▶ **WORK REQUIRED**: Copy every line of the material below word for word.

▶ **INFORMATION SHOWN**:
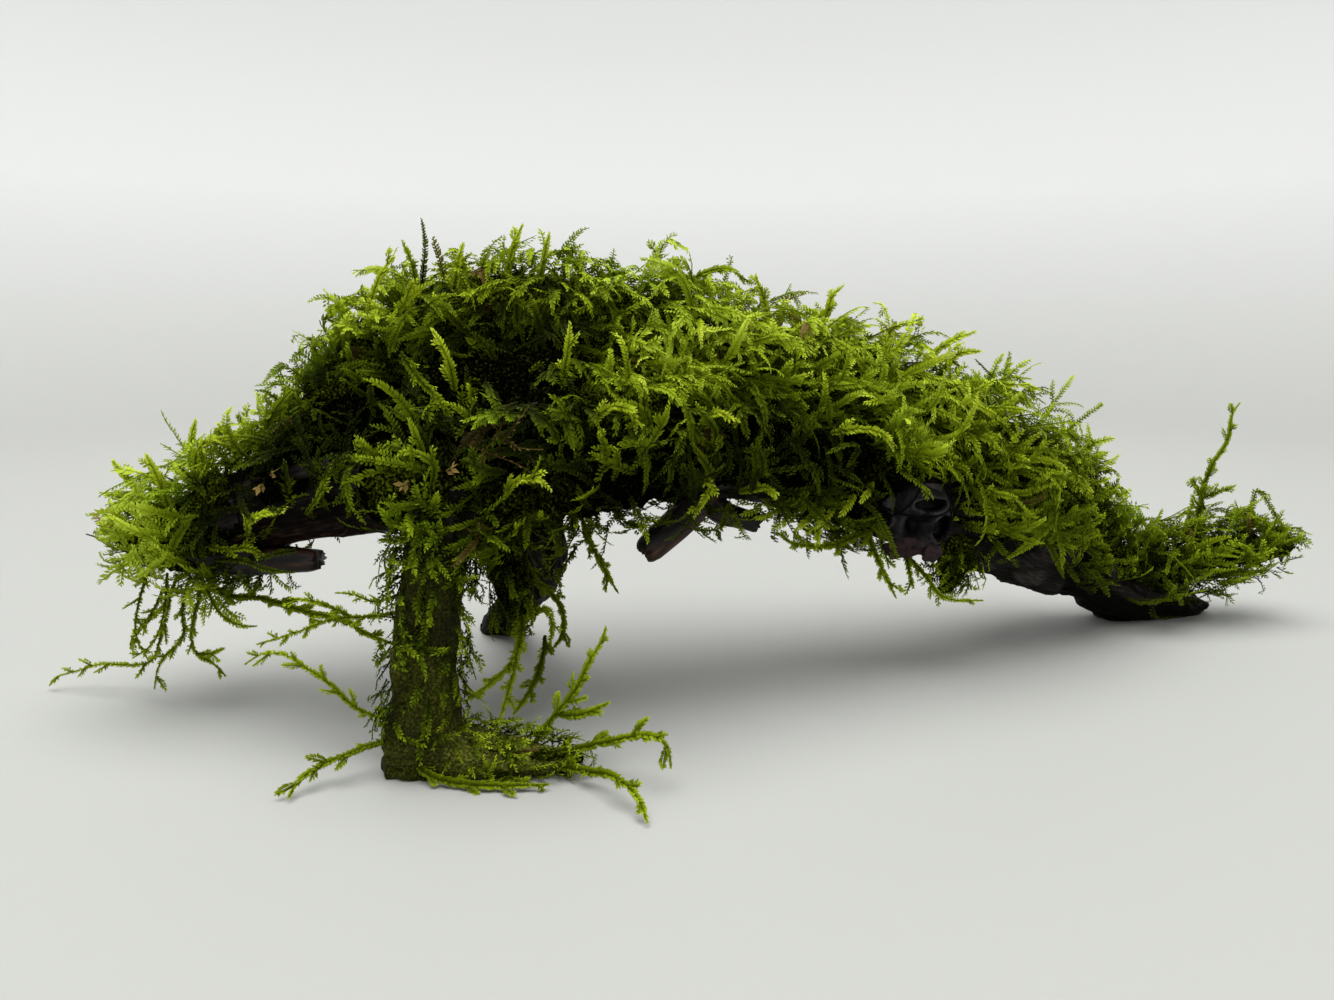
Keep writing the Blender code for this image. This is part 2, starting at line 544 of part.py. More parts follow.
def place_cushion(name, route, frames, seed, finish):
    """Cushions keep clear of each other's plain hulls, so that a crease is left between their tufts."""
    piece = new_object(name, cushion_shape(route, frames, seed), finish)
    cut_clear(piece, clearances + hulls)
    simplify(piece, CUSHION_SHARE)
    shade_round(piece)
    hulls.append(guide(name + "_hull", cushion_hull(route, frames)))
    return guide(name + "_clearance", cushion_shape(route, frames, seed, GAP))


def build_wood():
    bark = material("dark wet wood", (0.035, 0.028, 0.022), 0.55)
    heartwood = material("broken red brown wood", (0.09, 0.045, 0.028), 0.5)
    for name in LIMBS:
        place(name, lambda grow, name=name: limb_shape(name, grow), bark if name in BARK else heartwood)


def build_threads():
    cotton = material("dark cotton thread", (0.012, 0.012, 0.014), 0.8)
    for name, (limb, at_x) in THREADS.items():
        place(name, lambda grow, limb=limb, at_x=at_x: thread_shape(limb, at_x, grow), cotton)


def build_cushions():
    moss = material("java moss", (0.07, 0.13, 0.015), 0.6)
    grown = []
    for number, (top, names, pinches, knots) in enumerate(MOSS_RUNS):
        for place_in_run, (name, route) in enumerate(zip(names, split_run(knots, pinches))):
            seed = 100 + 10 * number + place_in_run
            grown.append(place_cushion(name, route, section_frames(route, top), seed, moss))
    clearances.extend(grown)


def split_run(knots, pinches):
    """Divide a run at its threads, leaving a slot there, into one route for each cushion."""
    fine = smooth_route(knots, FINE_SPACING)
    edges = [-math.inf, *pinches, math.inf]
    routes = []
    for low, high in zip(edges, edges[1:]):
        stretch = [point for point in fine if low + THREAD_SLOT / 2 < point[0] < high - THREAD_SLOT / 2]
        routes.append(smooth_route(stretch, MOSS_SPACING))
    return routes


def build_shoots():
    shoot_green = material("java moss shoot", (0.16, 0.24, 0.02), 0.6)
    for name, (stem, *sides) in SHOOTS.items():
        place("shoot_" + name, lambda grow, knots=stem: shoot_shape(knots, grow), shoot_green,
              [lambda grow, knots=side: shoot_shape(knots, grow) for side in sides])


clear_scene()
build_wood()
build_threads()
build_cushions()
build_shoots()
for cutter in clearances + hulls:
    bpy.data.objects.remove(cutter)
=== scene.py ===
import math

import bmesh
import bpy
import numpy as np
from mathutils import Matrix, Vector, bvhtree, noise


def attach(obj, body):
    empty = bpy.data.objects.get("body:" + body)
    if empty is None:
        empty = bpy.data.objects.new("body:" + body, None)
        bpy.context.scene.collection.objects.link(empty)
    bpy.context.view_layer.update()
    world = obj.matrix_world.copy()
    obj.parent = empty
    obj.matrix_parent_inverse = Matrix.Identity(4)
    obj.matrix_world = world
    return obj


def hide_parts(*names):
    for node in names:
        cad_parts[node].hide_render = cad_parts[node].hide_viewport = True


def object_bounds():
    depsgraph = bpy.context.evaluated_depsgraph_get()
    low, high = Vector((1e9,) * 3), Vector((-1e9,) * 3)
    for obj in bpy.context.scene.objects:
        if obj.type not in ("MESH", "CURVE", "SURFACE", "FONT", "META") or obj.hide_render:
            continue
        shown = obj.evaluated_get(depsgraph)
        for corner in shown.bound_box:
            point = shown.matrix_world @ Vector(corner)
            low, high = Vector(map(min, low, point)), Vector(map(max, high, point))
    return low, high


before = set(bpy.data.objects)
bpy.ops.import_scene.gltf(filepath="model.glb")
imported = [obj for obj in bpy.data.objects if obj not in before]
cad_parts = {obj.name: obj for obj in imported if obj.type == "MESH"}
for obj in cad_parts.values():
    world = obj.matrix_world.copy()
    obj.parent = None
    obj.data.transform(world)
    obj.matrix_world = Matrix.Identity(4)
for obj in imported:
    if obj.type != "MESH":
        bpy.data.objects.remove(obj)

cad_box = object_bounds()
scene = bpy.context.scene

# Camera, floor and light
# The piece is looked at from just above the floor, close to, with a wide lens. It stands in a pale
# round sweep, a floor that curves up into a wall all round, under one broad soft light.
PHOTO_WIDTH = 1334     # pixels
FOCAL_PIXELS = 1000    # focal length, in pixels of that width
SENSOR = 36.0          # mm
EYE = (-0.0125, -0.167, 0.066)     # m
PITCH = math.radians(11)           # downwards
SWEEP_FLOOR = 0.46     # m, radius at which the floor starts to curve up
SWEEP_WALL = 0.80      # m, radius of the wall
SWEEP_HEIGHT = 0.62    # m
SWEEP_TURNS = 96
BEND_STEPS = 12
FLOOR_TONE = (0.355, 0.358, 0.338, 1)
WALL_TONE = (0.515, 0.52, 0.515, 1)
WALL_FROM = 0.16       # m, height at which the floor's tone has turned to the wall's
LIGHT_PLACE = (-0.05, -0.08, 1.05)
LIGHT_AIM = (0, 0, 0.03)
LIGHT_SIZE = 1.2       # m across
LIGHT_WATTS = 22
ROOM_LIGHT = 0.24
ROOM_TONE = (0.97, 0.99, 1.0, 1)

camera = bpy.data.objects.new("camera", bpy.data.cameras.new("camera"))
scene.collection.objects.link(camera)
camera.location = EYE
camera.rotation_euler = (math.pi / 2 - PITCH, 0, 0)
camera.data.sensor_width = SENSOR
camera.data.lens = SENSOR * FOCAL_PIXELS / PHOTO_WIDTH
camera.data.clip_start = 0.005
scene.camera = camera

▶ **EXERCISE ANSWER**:
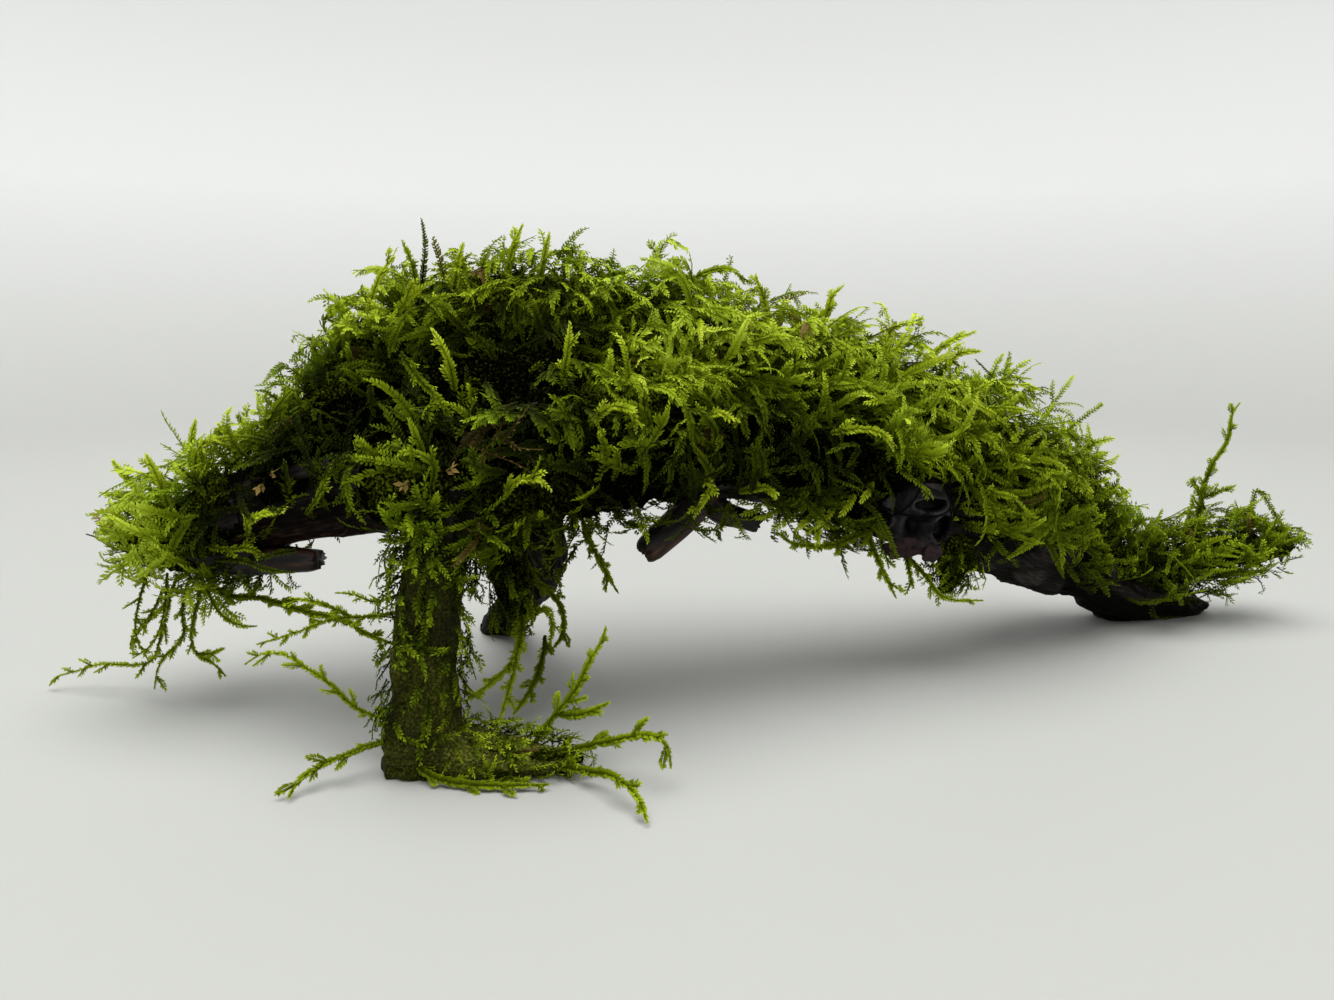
Keep writing the Blender code for this image. This is part 2, starting at line 544 of part.py. More parts follow.
def place_cushion(name, route, frames, seed, finish):
    """Cushions keep clear of each other's plain hulls, so that a crease is left between their tufts."""
    piece = new_object(name, cushion_shape(route, frames, seed), finish)
    cut_clear(piece, clearances + hulls)
    simplify(piece, CUSHION_SHARE)
    shade_round(piece)
    hulls.append(guide(name + "_hull", cushion_hull(route, frames)))
    return guide(name + "_clearance", cushion_shape(route, frames, seed, GAP))


def build_wood():
    bark = material("dark wet wood", (0.035, 0.028, 0.022), 0.55)
    heartwood = material("broken red brown wood", (0.09, 0.045, 0.028), 0.5)
    for name in LIMBS:
        place(name, lambda grow, name=name: limb_shape(name, grow), bark if name in BARK else heartwood)


def build_threads():
    cotton = material("dark cotton thread", (0.012, 0.012, 0.014), 0.8)
    for name, (limb, at_x) in THREADS.items():
        place(name, lambda grow, limb=limb, at_x=at_x: thread_shape(limb, at_x, grow), cotton)


def build_cushions():
    moss = material("java moss", (0.07, 0.13, 0.015), 0.6)
    grown = []
    for number, (top, names, pinches, knots) in enumerate(MOSS_RUNS):
        for place_in_run, (name, route) in enumerate(zip(names, split_run(knots, pinches))):
            seed = 100 + 10 * number + place_in_run
            grown.append(place_cushion(name, route, section_frames(route, top), seed, moss))
    clearances.extend(grown)


def split_run(knots, pinches):
    """Divide a run at its threads, leaving a slot there, into one route for each cushion."""
    fine = smooth_route(knots, FINE_SPACING)
    edges = [-math.inf, *pinches, math.inf]
    routes = []
    for low, high in zip(edges, edges[1:]):
        stretch = [point for point in fine if low + THREAD_SLOT / 2 < point[0] < high - THREAD_SLOT / 2]
        routes.append(smooth_route(stretch, MOSS_SPACING))
    return routes


def build_shoots():
    shoot_green = material("java moss shoot", (0.16, 0.24, 0.02), 0.6)
    for name, (stem, *sides) in SHOOTS.items():
        place("shoot_" + name, lambda grow, knots=stem: shoot_shape(knots, grow), shoot_green,
              [lambda grow, knots=side: shoot_shape(knots, grow) for side in sides])


clear_scene()
build_wood()
build_threads()
build_cushions()
build_shoots()
for cutter in clearances + hulls:
    bpy.data.objects.remove(cutter)
=== scene.py ===
import math

import bmesh
import bpy
import numpy as np
from mathutils import Matrix, Vector, bvhtree, noise


def attach(obj, body):
    empty = bpy.data.objects.get("body:" + body)
    if empty is None:
        empty = bpy.data.objects.new("body:" + body, None)
        bpy.context.scene.collection.objects.link(empty)
    bpy.context.view_layer.update()
    world = obj.matrix_world.copy()
    obj.parent = empty
    obj.matrix_parent_inverse = Matrix.Identity(4)
    obj.matrix_world = world
    return obj


def hide_parts(*names):
    for node in names:
        cad_parts[node].hide_render = cad_parts[node].hide_viewport = True


def object_bounds():
    depsgraph = bpy.context.evaluated_depsgraph_get()
    low, high = Vector((1e9,) * 3), Vector((-1e9,) * 3)
    for obj in bpy.context.scene.objects:
        if obj.type not in ("MESH", "CURVE", "SURFACE", "FONT", "META") or obj.hide_render:
            continue
        shown = obj.evaluated_get(depsgraph)
        for corner in shown.bound_box:
            point = shown.matrix_world @ Vector(corner)
            low, high = Vector(map(min, low, point)), Vector(map(max, high, point))
    return low, high


before = set(bpy.data.objects)
bpy.ops.import_scene.gltf(filepath="model.glb")
imported = [obj for obj in bpy.data.objects if obj not in before]
cad_parts = {obj.name: obj for obj in imported if obj.type == "MESH"}
for obj in cad_parts.values():
    world = obj.matrix_world.copy()
    obj.parent = None
    obj.data.transform(world)
    obj.matrix_world = Matrix.Identity(4)
for obj in imported:
    if obj.type != "MESH":
        bpy.data.objects.remove(obj)

cad_box = object_bounds()
scene = bpy.context.scene

# Camera, floor and light
# The piece is looked at from just above the floor, close to, with a wide lens. It stands in a pale
# round sweep, a floor that curves up into a wall all round, under one broad soft light.
PHOTO_WIDTH = 1334     # pixels
FOCAL_PIXELS = 1000    # focal length, in pixels of that width
SENSOR = 36.0          # mm
EYE = (-0.0125, -0.167, 0.066)     # m
PITCH = math.radians(11)           # downwards
SWEEP_FLOOR = 0.46     # m, radius at which the floor starts to curve up
SWEEP_WALL = 0.80      # m, radius of the wall
SWEEP_HEIGHT = 0.62    # m
SWEEP_TURNS = 96
BEND_STEPS = 12
FLOOR_TONE = (0.355, 0.358, 0.338, 1)
WALL_TONE = (0.515, 0.52, 0.515, 1)
WALL_FROM = 0.16       # m, height at which the floor's tone has turned to the wall's
LIGHT_PLACE = (-0.05, -0.08, 1.05)
LIGHT_AIM = (0, 0, 0.03)
LIGHT_SIZE = 1.2       # m across
LIGHT_WATTS = 22
ROOM_LIGHT = 0.24
ROOM_TONE = (0.97, 0.99, 1.0, 1)

camera = bpy.data.objects.new("camera", bpy.data.cameras.new("camera"))
scene.collection.objects.link(camera)
camera.location = EYE
camera.rotation_euler = (math.pi / 2 - PITCH, 0, 0)
camera.data.sensor_width = SENSOR
camera.data.lens = SENSOR * FOCAL_PIXELS / PHOTO_WIDTH
camera.data.clip_start = 0.005
scene.camera = camera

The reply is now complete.